The exercise:
Would you print the material exactly, starting at its first line and ending at the line holding "assign(obj, NICKEL)"?
━━ Data excerpt ━━
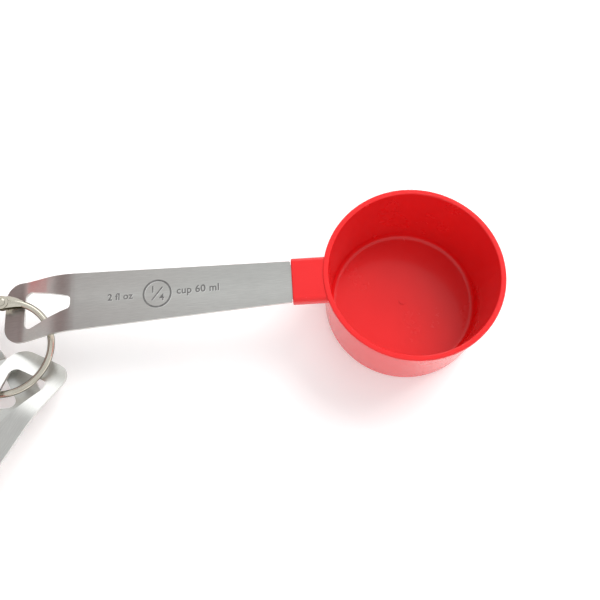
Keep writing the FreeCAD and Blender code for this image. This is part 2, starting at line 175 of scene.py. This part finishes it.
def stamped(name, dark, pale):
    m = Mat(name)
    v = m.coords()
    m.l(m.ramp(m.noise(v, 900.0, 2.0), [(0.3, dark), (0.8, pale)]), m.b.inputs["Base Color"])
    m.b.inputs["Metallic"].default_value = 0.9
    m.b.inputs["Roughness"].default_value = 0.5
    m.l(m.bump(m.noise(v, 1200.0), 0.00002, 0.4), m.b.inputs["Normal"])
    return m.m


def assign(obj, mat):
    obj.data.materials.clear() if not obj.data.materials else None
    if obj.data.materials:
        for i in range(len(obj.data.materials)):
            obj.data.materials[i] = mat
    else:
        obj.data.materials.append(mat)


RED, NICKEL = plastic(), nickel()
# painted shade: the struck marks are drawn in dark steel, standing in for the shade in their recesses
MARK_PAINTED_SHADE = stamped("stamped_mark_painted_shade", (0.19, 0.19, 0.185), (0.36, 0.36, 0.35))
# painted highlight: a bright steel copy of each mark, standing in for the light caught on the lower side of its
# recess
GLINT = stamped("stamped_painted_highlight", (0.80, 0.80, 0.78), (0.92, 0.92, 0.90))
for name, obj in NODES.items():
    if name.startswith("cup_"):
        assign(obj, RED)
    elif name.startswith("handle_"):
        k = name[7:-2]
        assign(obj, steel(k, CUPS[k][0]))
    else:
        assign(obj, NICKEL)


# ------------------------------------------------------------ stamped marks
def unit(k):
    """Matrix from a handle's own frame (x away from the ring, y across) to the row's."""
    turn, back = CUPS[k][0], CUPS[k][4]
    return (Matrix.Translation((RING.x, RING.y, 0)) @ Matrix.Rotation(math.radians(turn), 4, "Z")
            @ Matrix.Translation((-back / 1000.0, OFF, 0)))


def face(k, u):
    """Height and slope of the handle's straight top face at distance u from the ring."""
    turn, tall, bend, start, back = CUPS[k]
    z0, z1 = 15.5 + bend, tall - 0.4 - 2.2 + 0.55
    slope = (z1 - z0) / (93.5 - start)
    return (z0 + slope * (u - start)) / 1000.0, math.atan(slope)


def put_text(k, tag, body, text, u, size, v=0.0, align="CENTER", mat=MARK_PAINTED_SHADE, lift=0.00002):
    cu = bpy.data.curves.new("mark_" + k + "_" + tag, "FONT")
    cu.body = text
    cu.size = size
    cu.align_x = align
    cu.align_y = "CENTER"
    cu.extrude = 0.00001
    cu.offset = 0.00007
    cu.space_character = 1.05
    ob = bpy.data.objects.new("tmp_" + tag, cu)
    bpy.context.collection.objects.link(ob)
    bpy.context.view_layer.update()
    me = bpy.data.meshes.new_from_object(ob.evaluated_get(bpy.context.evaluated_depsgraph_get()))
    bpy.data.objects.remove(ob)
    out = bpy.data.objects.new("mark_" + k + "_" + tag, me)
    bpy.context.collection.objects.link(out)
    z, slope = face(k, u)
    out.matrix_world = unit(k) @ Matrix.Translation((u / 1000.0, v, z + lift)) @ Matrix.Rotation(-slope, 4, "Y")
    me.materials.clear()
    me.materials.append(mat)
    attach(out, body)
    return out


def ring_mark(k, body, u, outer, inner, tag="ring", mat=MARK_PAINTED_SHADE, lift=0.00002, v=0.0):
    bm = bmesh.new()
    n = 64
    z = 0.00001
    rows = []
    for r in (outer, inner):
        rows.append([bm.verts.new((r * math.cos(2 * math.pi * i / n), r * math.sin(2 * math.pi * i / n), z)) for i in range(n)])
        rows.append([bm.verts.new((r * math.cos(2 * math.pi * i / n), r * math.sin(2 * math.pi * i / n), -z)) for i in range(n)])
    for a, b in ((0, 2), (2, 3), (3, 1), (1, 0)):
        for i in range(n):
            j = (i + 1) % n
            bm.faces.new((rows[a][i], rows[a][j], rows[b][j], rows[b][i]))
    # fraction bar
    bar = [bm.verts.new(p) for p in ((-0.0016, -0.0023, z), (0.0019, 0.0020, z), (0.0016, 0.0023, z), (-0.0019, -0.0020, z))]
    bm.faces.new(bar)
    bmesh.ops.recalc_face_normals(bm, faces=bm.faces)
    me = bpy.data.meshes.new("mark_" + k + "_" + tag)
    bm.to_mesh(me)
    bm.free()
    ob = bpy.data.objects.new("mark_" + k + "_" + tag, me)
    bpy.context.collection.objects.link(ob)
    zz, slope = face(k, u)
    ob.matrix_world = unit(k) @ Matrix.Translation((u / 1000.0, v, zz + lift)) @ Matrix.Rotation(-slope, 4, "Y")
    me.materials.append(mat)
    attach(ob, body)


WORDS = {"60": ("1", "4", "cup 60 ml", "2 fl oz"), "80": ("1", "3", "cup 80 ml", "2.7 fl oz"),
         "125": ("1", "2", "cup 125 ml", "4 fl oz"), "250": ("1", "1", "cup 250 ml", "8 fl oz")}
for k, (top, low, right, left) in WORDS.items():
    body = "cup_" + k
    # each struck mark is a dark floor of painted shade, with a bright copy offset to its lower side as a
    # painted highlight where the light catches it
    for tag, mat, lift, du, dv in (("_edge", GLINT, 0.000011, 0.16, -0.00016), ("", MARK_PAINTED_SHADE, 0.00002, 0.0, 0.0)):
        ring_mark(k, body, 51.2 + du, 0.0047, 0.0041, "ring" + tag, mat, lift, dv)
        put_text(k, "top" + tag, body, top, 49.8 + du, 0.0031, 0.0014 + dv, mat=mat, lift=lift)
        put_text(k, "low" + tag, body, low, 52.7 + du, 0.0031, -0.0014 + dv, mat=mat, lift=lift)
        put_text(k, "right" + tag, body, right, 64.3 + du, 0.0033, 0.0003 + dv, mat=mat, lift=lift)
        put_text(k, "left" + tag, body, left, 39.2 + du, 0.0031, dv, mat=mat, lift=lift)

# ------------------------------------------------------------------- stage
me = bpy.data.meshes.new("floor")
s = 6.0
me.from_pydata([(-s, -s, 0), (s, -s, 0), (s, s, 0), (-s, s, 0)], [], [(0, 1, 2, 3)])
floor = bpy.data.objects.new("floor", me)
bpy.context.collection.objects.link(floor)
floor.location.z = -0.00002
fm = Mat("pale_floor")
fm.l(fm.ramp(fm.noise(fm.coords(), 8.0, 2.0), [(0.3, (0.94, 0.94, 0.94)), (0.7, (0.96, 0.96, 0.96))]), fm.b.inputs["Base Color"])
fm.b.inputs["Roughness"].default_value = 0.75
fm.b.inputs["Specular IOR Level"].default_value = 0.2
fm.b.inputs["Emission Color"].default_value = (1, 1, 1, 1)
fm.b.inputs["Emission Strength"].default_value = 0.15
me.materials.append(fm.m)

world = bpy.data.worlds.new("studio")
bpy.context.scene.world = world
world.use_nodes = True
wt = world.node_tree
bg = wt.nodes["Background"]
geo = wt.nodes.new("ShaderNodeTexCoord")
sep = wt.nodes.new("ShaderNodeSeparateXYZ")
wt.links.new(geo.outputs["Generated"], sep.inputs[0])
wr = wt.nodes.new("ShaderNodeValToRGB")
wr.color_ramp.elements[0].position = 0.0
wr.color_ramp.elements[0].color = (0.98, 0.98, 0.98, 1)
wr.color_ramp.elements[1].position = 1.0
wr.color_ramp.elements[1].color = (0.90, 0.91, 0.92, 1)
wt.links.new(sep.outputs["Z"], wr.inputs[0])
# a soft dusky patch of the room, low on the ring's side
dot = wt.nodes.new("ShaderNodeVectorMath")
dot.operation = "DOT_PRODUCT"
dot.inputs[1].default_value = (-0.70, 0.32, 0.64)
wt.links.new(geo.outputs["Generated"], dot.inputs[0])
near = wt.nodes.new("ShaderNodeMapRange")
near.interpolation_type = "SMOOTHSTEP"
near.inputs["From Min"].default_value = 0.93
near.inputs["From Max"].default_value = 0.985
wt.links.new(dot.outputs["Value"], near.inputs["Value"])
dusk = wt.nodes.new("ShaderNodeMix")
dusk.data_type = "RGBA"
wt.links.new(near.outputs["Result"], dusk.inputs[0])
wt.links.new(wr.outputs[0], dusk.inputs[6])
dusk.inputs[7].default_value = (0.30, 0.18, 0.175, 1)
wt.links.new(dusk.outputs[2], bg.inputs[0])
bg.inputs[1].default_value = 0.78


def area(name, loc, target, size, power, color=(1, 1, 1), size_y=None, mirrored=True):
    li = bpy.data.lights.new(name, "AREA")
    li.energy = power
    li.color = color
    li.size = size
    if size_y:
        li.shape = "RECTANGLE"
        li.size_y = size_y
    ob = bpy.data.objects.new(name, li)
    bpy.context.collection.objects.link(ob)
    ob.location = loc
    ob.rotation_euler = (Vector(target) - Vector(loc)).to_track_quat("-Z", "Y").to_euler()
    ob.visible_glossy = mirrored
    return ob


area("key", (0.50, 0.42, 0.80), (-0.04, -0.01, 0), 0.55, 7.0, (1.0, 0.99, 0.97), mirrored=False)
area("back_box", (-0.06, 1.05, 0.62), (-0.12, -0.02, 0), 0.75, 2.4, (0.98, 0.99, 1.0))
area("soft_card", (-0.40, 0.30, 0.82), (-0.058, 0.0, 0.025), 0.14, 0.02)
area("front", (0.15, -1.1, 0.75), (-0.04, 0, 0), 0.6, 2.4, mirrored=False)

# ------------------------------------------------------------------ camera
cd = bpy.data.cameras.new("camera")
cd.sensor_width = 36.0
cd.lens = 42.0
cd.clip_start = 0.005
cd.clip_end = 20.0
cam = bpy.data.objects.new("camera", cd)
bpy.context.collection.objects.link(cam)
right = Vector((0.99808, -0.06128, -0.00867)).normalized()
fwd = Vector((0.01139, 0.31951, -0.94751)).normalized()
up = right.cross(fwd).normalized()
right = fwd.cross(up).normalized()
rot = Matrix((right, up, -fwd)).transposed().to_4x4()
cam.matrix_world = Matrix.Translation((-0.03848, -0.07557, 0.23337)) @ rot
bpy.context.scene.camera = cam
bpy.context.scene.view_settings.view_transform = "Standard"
━━━
Full output:
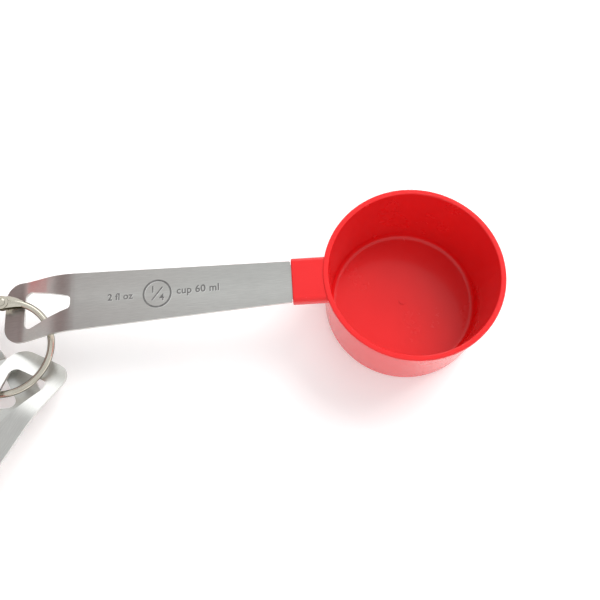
Keep writing the FreeCAD and Blender code for this image. This is part 2, starting at line 175 of scene.py. This part finishes it.
def stamped(name, dark, pale):
    m = Mat(name)
    v = m.coords()
    m.l(m.ramp(m.noise(v, 900.0, 2.0), [(0.3, dark), (0.8, pale)]), m.b.inputs["Base Color"])
    m.b.inputs["Metallic"].default_value = 0.9
    m.b.inputs["Roughness"].default_value = 0.5
    m.l(m.bump(m.noise(v, 1200.0), 0.00002, 0.4), m.b.inputs["Normal"])
    return m.m


def assign(obj, mat):
    obj.data.materials.clear() if not obj.data.materials else None
    if obj.data.materials:
        for i in range(len(obj.data.materials)):
            obj.data.materials[i] = mat
    else:
        obj.data.materials.append(mat)


RED, NICKEL = plastic(), nickel()
# painted shade: the struck marks are drawn in dark steel, standing in for the shade in their recesses
MARK_PAINTED_SHADE = stamped("stamped_mark_painted_shade", (0.19, 0.19, 0.185), (0.36, 0.36, 0.35))
# painted highlight: a bright steel copy of each mark, standing in for the light caught on the lower side of its
# recess
GLINT = stamped("stamped_painted_highlight", (0.80, 0.80, 0.78), (0.92, 0.92, 0.90))
for name, obj in NODES.items():
    if name.startswith("cup_"):
        assign(obj, RED)
    elif name.startswith("handle_"):
        k = name[7:-2]
        assign(obj, steel(k, CUPS[k][0]))
    else:
        assign(obj, NICKEL)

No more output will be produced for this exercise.